3750 Centerview Drive
Chantilly, Virginia 20151
| RE: | Post-Effective Amendment No. 1 to Registration Statements on Form S-8 |
Ladies and Gentlemen:
We have acted as counsel to New East Holdings, Inc., a Delaware corporation (n/k/a Engility Holdings, Inc.) (“Engility”), and successor by merger to Engility Holdings, Inc., a Delaware corporation (the “Predecessor Registrant), in connection with the preparation and filing with the Securities and Exchange Commission (the “Commission”), pursuant to the Securities Act of 1933, as amended (the “Securities Act”) of Post-Effective Amendment No. 1 (the “Post-Effective Amendment”) to the Predecessor Registrant’s registration statements on Form S-8 Registration Nos. 333-188994 and 333-182720 (as amended by the Post-Effective Amendment, collectively, the “Registration Statements”), registering the offer and sale of the Company’s common stock, par value $0.01 per share (the “Common Stock”), pursuant to the Engility Holdings, Inc.
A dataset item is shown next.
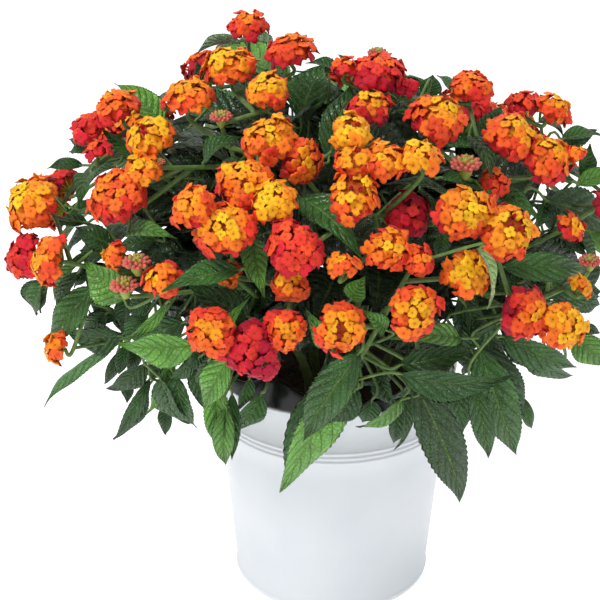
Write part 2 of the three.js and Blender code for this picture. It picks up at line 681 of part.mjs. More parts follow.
function pointAlong(points, share) {
  const place = share * (points.length - 1);
  const step = Math.min(Math.floor(place), points.length - 2);
  return points[step].clone().lerp(points[step + 1], place - step);
}

// The point of a shoot's stems, well short of the heads, that is nearest to a place. Points beyond it,
// as the function given measures that on the way from the place, count as further off.
function joinPoint(shoot, place, beyond) {
  let best = null;
  let bestCost = Infinity;
  shoot.stems.forEach(({ points }) => {
    for (let k = 0; k <= JOIN_SAMPLES; k += 1) {
      const point = pointAlong(points, (JOIN_REACH * k) / JOIN_SAMPLES);
      const cost = point.distanceTo(place) + JOIN_BEYOND * Math.max(0, beyond(point.clone().sub(place)));
      if (point.z < SOIL_CROWN + JOIN_ABOVE || cost >= bestCost) continue;
      best = point;
      bestCost = cost;
    }
  });
  return best;
}

// How far a way from a leaf's base runs outside the wedge behind it, in which the blade can draw out
// into its stalk.
function pastWedge(leaf, way) {
  const { along, side } = leafFrame(leaf.base, leaf.tip, leaf.turn);
  const [t, share] = LEAF_EDGE[0];
  const steepness = ((t - LEAF_NECK) * leaf.base.distanceTo(leaf.tip)) / (share * leaf.width / 2);
  return way.dot(along) + WEDGE_MARGIN * steepness * Math.abs(way.dot(side));
}

// Joins a leaf to its shoot. Where the blade can't draw out to the join, it gets a stalk of its own.
function joinLeaf(leaf, shoot) {
  const join = joinPoint(shoot, leaf.base, (way) => pastWedge(leaf, way));
  if (pastWedge(leaf, join.clone().sub(leaf.base)) < -STALK_CLEAR) {
    leaf.join = join;
    return;
  }
  const inside = midribPoint(leaf, STALK_INTO_BLADE);
  shoot.stalks.push({ points: [join, inside], radii: [BRANCH_ROOT_RADIUS, STALK_RADIUS], sides: 3 });
}

// Slides a leaf along the given way until its blade is clear of what is there already.
function placeLeaf(leaf, way, taken) {
  let best = null;
  for (const slide of LEAF_SLIDES) {
    const moved = { ...leaf, base: leaf.base.clone(), tip: leaf.tip.clone() };
    moved.base.addScaledVector(way, slide);
    moved.tip.addScaledVector(way, slide);
    const shoot = nearestShoot(moved.base);
    const solid = leafSolid(moved, 0);
    const crossed = taken
      .filter((other) => boxesMeet(solid, other))
      .reduce((sum, other) => sum + solid.intersect(other).volume(), 0);
    if (best === null || crossed < best.crossed - 0.5) best = { crossed, moved, shoot, solid };
    if (crossed < 0.5) break;
  }
  joinLeaf(best.moved, best.shoot);
  best.shoot.leaves.push(best.moved);
  taken.push(best.solid);
}

// ---------- laying out the bush ----------

function frontHeads() {
  const front = HEADS.map(([across, up, size, , middle, edge, shell]) => {
    const centre = onDome(across, up, shell / 100);
    return { centre, radius: size * nearness(centre), age: (middle + edge) / 2 };
  });
  TOUCHING.forEach(([first, second]) => {
    const still = front[first];
    const moved = front[second];
    const [across, up, size] = HEADS[second];
    const step = Math.sign(still.centre.y - moved.centre.y) * 2;
    const apart = () => moved.centre.distanceTo(still.centre) / (moved.radius + still.radius);
    while (apart() > HEADS_APART && (still.centre.y - moved.centre.y) * step > 0) {
      moved.centre = onDepth(across, up, moved.centre.y + step);
      moved.radius = size * nearness(moved.centre);
    }
    if (apart() > HEADS_APART) moved.centre.lerp(still.centre, 1 - HEADS_APART / apart());
  });
  front.forEach((head, index) => {
    head.facing = facingOf(HEADS[index][3], head.centre);
  });
  return front;
}

// Heads of the sides and the back stand in touching groups of three.
function backHeads() {
  const random = seededRandom(71);
  const heads = [];
  for (let k = 0; k < BACK_SPRAYS; k += 1) {
    const rise = BACK_RISES[k % BACK_RISES.length] + 10 * (random() - 0.5);
    const turn = BACK_FROM + BACK_STEP * k;
    const middle = domePoint(turn, rise, hiddenShell(turn, rise, SPRAY_REACH));
    const outward = domeNormal(middle);
    const level = UP.clone().cross(outward).normalize();
    const steep = outward.clone().cross(level);
    for (let j = 0; j < 3; j += 1) {
      const radius = 14.5 + 4 * random();
      const angle = (2 * Math.PI * (j + 0.5 * random())) / 3;
      const centre = middle.clone()
        .addScaledVector(level, SPRAY_SPREAD * Math.cos(angle))
        .addScaledVector(steep, SPRAY_SPREAD * Math.sin(angle));
      heads.push({ centre, radius, facing: facingOf('out', centre), age: 35 + 35 * random() });
    }
  }
  return heads;
}

function budHeads() {
  return BUDS.map(([across, up, radius]) => {
    const centre = onDome(across, up, 0.97);
    return { centre, radius: radius * nearness(centre), facing: facingOf('up', centre), fused: true };
  });
}

function frontLeaves() {
  return LEAVES.map(([a0, u0, a1, u1, width, turn, y0, y1]) => {
    const free = y0 === undefined;
    const base = free ? onDome(a0, u0, 0.84) : onDepth(a0, u0, y0);
    const tip = free ? onDome(a1, u1, 0.95) : onDepth(a1, u1, y1);
    return { base, tip, width: width * nearness(base), turn };
  });
}

const GOLDEN_ANGLE = 137.508;

// Leaves of the sides and the back, spread evenly by the golden angle.
function spreadLeaves() {
  const random = seededRandom(29);
  const leaves = [];
  for (let k = 0; k < SPREAD_LEAVES; k += 1) {
    const turn = SPREAD_FROM + ((GOLDEN_ANGLE * k) % SPREAD_ROUND);
    const rise = -40 + 115 * ((k + 0.5) / SPREAD_LEAVES);
    const slip = 8 * (random() - 0.5);
    const shell = hiddenShell(turn, rise, LEAF_REACH);
    const base = domePoint(turn + slip, rise + 8, shell - 0.21);
    const tip = domePoint(turn + slip + 16 * (random() - 0.5), rise - 10 - 6 * random(), shell);
    tip.z -= rise < 0 ? 22 * random() : 0;
    leaves.push({ base, tip, width: 28 + 12 * random(), turn: 30 * (random() - 0.5) });
  }
  return leaves;
}

// Heads that run into each other are one node.
function groupHeads(heads) {
  const groups = heads.map((head) => [head]);
  for (let i = 0; i < heads.length; i += 1) {
    for (let j = i + 1; j < heads.length; j += 1) {
      const apart = heads[i].centre.distanceTo(heads[j].centre);
      if (apart > 1.1 * (heads[i].radius + heads[j].radius)) continue;
      if (heads[i].solid.intersect(heads[j].solid).volume() < 1) continue;
      const first = groups.find((group) => group.includes(heads[i]));
      const second = groups.find((group) => group.includes(heads[j]));
      if (first === second) continue;
      first.push(...second);
      second.length = 0;
    }
  }
  return groups.filter((group) => group.length > 0);
}

// ---------- assembly ----------

shoots.forEach((shoot) => shoot.stems.push(mainStem(shoot)));

const heads = [...frontHeads(), ...backHeads()];
heads.forEach((head, index) => {
  head.index = index;
  head.solid = headSolid(head, 0);
  head.swollen = headSolid(head, GAP);
});

const headGroups = groupHeads(heads);
const buds = budHeads();
const tinyHeads = headGroups.filter((group) => group.length === 1 && group[0].radius < TINY_HEAD).flat();
tinyHeads.forEach((head) => {
  head.fused = true;
  nearestShoot(head.centre).ends.push(head);
});
buds.forEach((bud) => {
  bud.solid = budSolid(bud);
  nearestShoot(bud.centre).ends.push(bud);
});

// Branches grow from the stems that are there already, the nearest heads first.
const fromHub = ({ centre }) => centre.distanceTo(nearestShoot(centre).hub);
[...heads, ...buds].sort((a, b) => fromHub(a) - fromHub(b)).forEach((head) => {
  const shoot = nearestShoot(head.centre);
  shoot.stems.push(headBranch(shoot, head));
});

const taken = [
  ...heads.map((head) => head.solid),
  ...shoots.flatMap((shoot) => shoot.stems.map((stem) => tubeOf(stem, 0))),
];
frontLeaves().forEach((leaf) => placeLeaf(leaf, leaf.base.clone().sub(EYE).normalize(), taken));
spreadLeaves().forEach((leaf) => placeLeaf(leaf, domeNormal(leaf.base), taken));

const lantana = new THREE.Group();

function addNode(name, solid, colour, roughness, metalness = 0) {
  const material = new THREE.MeshStandardMaterial({ color: colour, roughness, metalness });
  const mesh = new THREE.Mesh(geometryFrom(solid), material);
  mesh.name = name;
  lantana.add(mesh);
}

function headColour(age) {
  return new THREE.Color(YOUNG_COLOUR).lerp(new THREE.Color(OLD_COLOUR), age / 100);
}

const mainStems = shoots.map((shoot) => tubeOf(shoot.stems[0], GAP));
addNode('planter', planterSolid(), PLANTER_COLOUR, 0.35, 0.2);
addNode('nursery_pot', nurseryPotSolid(), POT_COLOUR, 0.35);
addNode('soil', largestBody(cutBy(soilSolid(), mainStems)), SOIL_COLOUR, 0.95);

const blooms = headGroups.filter(([head]) => !head.fused);
blooms.forEach((group, number) => {
  const others = blooms.slice(0, number).flat().map((head) => head.swollen);
  const joined = wasm.Manifold.union(group.map((head) => head.solid));
  const age = group.reduce((sum, head) => sum + head.age, 0) / group.length;
  const bloom = largestBody(cutBy(joined, others));
  addNode(`bloom_${String(number + 1).padStart(2, '0')}`, bloom, headColour(age), 0.6);
});

const stemsOf = (shoot, swell) => [...shoot.stems, ...shoot.stalks].map((stem) => tubeOf(stem, swell));
const swollenStems = shoots.map((shoot) => stemsOf(shoot, GAP));
const swollenLeaves = shoots.map((shoot) => shoot.leaves.map((leaf) => leafSolid(leaf, GAP, leaf.join)));

shoots.forEach((shoot, number) => {
  const stems = wasm.Manifold.union([
    ...stemsOf(shoot, 0),
    ...shoot.ends.map((end) => end.solid),
  ]);
  const leafy = wasm.Manifold.union(shoot.leaves.map((leaf) => leafSolid(leaf, 0, leaf.join)));
  const otherHeads = heads.filter((head) => !shoot.ends.includes(head)).map((head) => head.swollen);
  const stemCutters = [...otherHeads, ...swollenStems.slice(0, number).flat()];
  const leafCutters = [
    ...otherHeads,
    ...swollenStems.filter((_, other) => other !== number).flat(),
    ...swollenLeaves.slice(0, number).flat(),
  ];
  const whole = cutBy(leafy, leafCutters).add(cutBy(stems, stemCutters));
  addNode(`leafy_stem_${String(number + 1).padStart(2, '0')}`, largestBody(whole), LEAF_COLOUR, 0.6);
});

export default lantana;
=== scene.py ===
"""A lantana in flower, in its nursery pot inside a white metal planter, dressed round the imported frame.

The bush is laid out in millimetres by the same rules as the solids, so each piece lies where its node is.
"""

import math
from dataclasses import dataclass

import bpy
import numpy as np
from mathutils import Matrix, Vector
from mathutils.kdtree import KDTree


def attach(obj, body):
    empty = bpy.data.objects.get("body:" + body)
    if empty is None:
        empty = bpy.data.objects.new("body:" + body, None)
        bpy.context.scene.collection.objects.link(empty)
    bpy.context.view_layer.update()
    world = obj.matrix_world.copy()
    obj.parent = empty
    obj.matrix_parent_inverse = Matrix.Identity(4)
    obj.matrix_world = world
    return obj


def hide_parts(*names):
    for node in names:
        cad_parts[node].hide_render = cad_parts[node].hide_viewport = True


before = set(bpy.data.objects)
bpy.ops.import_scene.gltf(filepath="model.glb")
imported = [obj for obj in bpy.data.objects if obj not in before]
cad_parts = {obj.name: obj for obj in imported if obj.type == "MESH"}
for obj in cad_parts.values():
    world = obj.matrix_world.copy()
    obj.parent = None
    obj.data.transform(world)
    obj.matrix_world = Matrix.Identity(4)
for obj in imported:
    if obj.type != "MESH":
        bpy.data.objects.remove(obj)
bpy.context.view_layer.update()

MM = 0.001

# ---------- layout, as in the solids (millimetres) ----------

GAP = 0.35

PLANTER_BASE_RADIUS = 75.3
PLANTER_FLARE = 0.0863
PLANTER_HEIGHT = 178
PLANTER_WALL = 1.6
PLANTER_FLOOR = 2.4
BEAD_TOP = 146.6
BEAD_PITCH = 3.9
BEAD_HEIGHT = 1.1
FOOT_BEAD = 6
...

Amended and Restated 2012 Long Term Performance Plan and the Engility Master Savings Plan (collectively, the “Plans”). Engility has continued the Plans and assumed and adopted the Registration Statements.
In connection with this opinion, we have examined and relied upon the Amended and Restated Certificate of Incorporation of Engility, the Amended and Restated Bylaws of Engility, the Registration Statements, the Agreement and Plan of Merger by and between Engility, the Predecessor Registrant, East Merger Sub, LLC, a Delaware limited liability company, TASC Parent Corporation, a Delaware corporation, Toucan Merger Corporation I, a Delaware corporation, and Toucan Merger Corporation II, a Delaware corporation dated as of October 28, 2014, the Plans and such records, documents, certificates, and other instruments as we have deemed necessary or appropriate in order to express the opinions hereinafter set forth. In such examination, we have assumed the legal capacity of all natural persons, the genuineness of all signatures, the authenticity of all documents submitted to us as originals, the conformity to original documents of all documents submitted to us as copies, the authenticity of the originals of such latter documents, the legal competence of all signatories to such documents, and, except to the extent we express an opinion as to due authorization in the next paragraph of this letter, the due authorization, execution and delivery of all documents by the parties thereto. As to various questions of fact relevant to the opinion expressed herein, we have relied upon, and assume the accuracy of, certificates and oral or written statements and other information of or from public officials and officers and representatives of Engility.
Based upon and subject to the qualifications, assumptions and limitations set forth herein, we are of the opinion that the shares of Common Stock issuable in connection with the Plans have been duly authorized and, when issued in accordance with the terms of the Plans, will be validly issued, fully paid and non-assessable.
The opinions expressed above are limited to the General Corporation Law of the State of Delaware (which includes applicable provisions of the Delaware Constitution and reported judicial decisions interpreting the General Corporation Law of the State of Delaware and the Delaware Constitution).
Engility Holdings, Inc.
March 16, 2015
Page 2
We hereby consent to the filing of this opinion with the Commission as Exhibit 5.1 to the Post-Effective Amendment. In giving this consent, we do not thereby admit that we are in the category of persons whose consent is required under Section 7 of the Securities Act or the rules and regulations of the Commission promulgated thereunder.
This opinion is limited to the specific issues addressed herein, and no opinion may be inferred or implied beyond that expressly stated herein.
This opinion is furnished to you in connection with the filing of the Post-Effective Amendment and may not be relied upon for any other purpose without our prior written consent. Our opinion is rendered as of the date hereof and we assume no obligation to advise you of changes in law or fact (or the effect thereof on the opinions expressed herein) that hereafter may come to our attention.